_WRITTEN REQUEST_
Select every line holding the word "picture" and copy it.

_STORED DATA_
--------------------

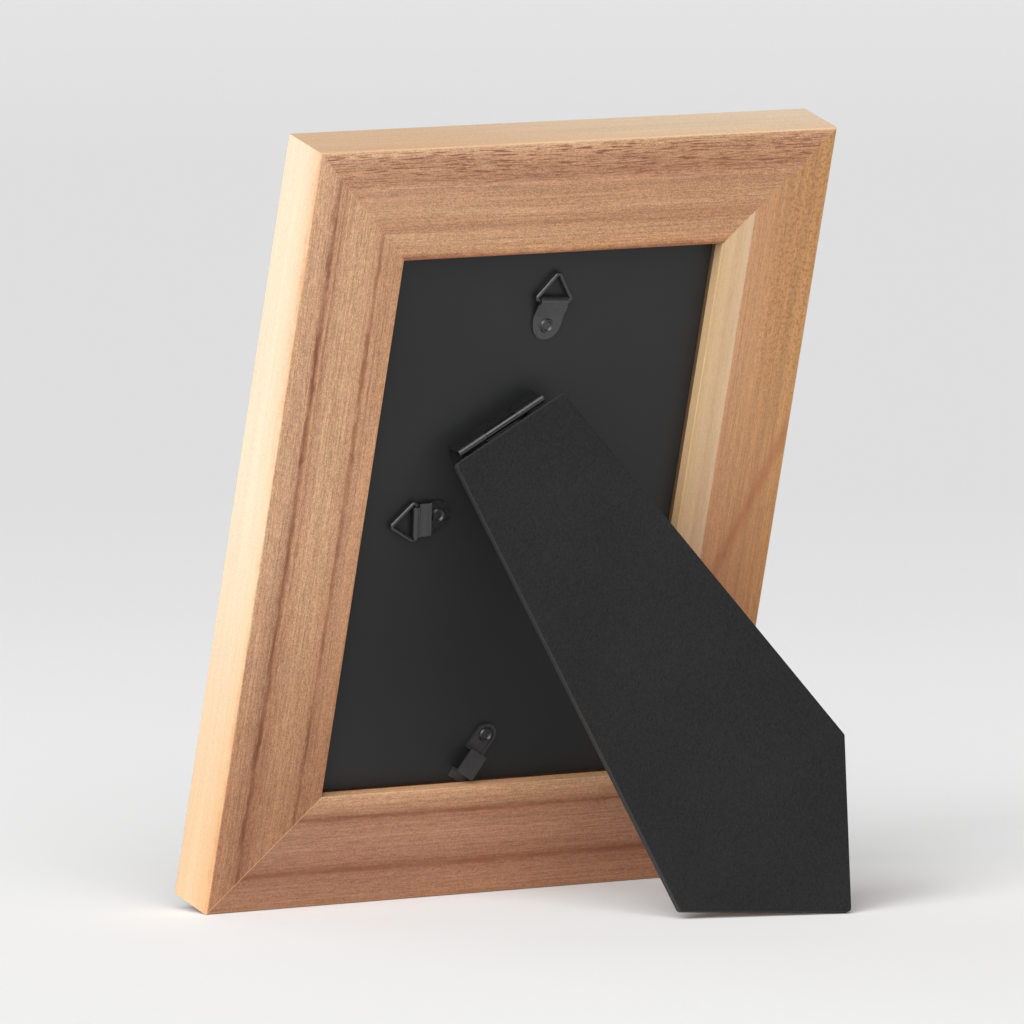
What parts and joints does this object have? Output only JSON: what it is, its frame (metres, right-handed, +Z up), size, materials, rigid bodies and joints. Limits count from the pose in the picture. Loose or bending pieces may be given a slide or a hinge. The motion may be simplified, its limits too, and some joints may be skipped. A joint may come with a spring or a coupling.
{
  "type": "picture frame",
  "caption": "Wooden tabletop picture frame on a slanting easel leg, with mitred rails, black backboard, turn clip and wire hangers.",
  "frame": {"origin": "centre of the bounding box's base, on the surface that the frame stands on, with the leg open", "axes": "+Z up; the picture faces -Y and leans back towards +Y; +X to the right as seen from the front"},
  "size_m": [0.1676, 0.1107, 0.2148],
  "materials": {
    "wood": "satin",
    "biscuit_wood": "raw",
    "glass": "clear",
    "print_paper": "matte",
    "card": "matte",
    "fibreboard": "raw",
    "board_paper": "smooth matte",
    "leg_paper": "fine leather-grain matte",
    "black_steel": "satin black"
  },
  "bodies": {
    "frame": {"bottom_rail": "wood", "top_rail": "wood", "left_rail": "wood", "right_rail": "wood", "corner_biscuits": "biscuit_wood", "glass_pane": "glass", "paper_print": "print_paper", "spacer_card": "card", "backboard_core": "fibreboard", "backboard_paper": "board_paper", "hinge_board_leaf": "black_steel", "hinge_board_rivets": "black_steel", "hinge_pin": "black_steel", "top_hanger_strap": "black_steel", "top_hanger_rivet": "black_steel", "side_hanger_strap": "black_steel", "side_hanger_rivet": "black_steel", "turn_clip_rivet": "black_steel"},
    "easel_leg": {"hinge_leg_leaf": "black_steel", "hinge_leg_rivets": "black_steel", "leg_core": "fibreboard", "leg_cover": "leg_paper"},
    "top_ring": {"top_hanger_ring": "black_steel"},
    "side_ring": {"side_hanger_ring": "black_steel"},
    "clip": {"turn_clip": "black_steel"}
  },
  "joints": [
    {"name": "leg_fold", "type": "hinge", "parent": "frame", "child": "easel_leg", "pos_m": [0.013, -0.00143, 0.13234], "axis": [-0.8572, 0.1368, 0.4965], "range_deg": [0, 33]},
    {"name": "top_ring_flip", "type": "hinge", "parent": "frame", "child": "top_ring", "pos_m": [-0.00076, 0.00371, 0.16618], "axis": [-0.9981, -0.0162, -0.0589], "range_deg": [0, 110]},
    {"name": "side_ring_flip", "type": "hinge", "parent": "frame", "child": "side_ring", "pos_m": [0.03303, -0.0127, 0.10657], "axis": [0.1392, 0.263, 0.9547], "range_deg": [0, 110]},
    {"name": "clip_turn", "type": "hinge", "parent": "frame", "child": "clip", "pos_m": [-0.0013, -0.03063, 0.04475], "axis": [0, 0.9641, -0.2656], "continuous": true}
  ]
}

--------------------

_THE SOLUTION_
What parts and joints does this object have? Output only JSON: what it is, its frame (metres, right-handed, +Z up), size, materials, rigid bodies and joints. Limits count from the pose in the picture. Loose or bending pieces may be given a slide or a hinge. The motion may be simplified, its limits too, and some joints may be skipped. A joint may come with a spring or a coupling.
  "type": "picture frame",
  "caption": "Wooden tabletop picture frame on a slanting easel leg, with mitred rails, black backboard, turn clip and wire hangers.",
  "frame": {"origin": "centre of the bounding box's base, on the surface that the frame stands on, with the leg open", "axes": "+Z up; the picture faces -Y and leans back towards +Y; +X to the right as seen from the front"},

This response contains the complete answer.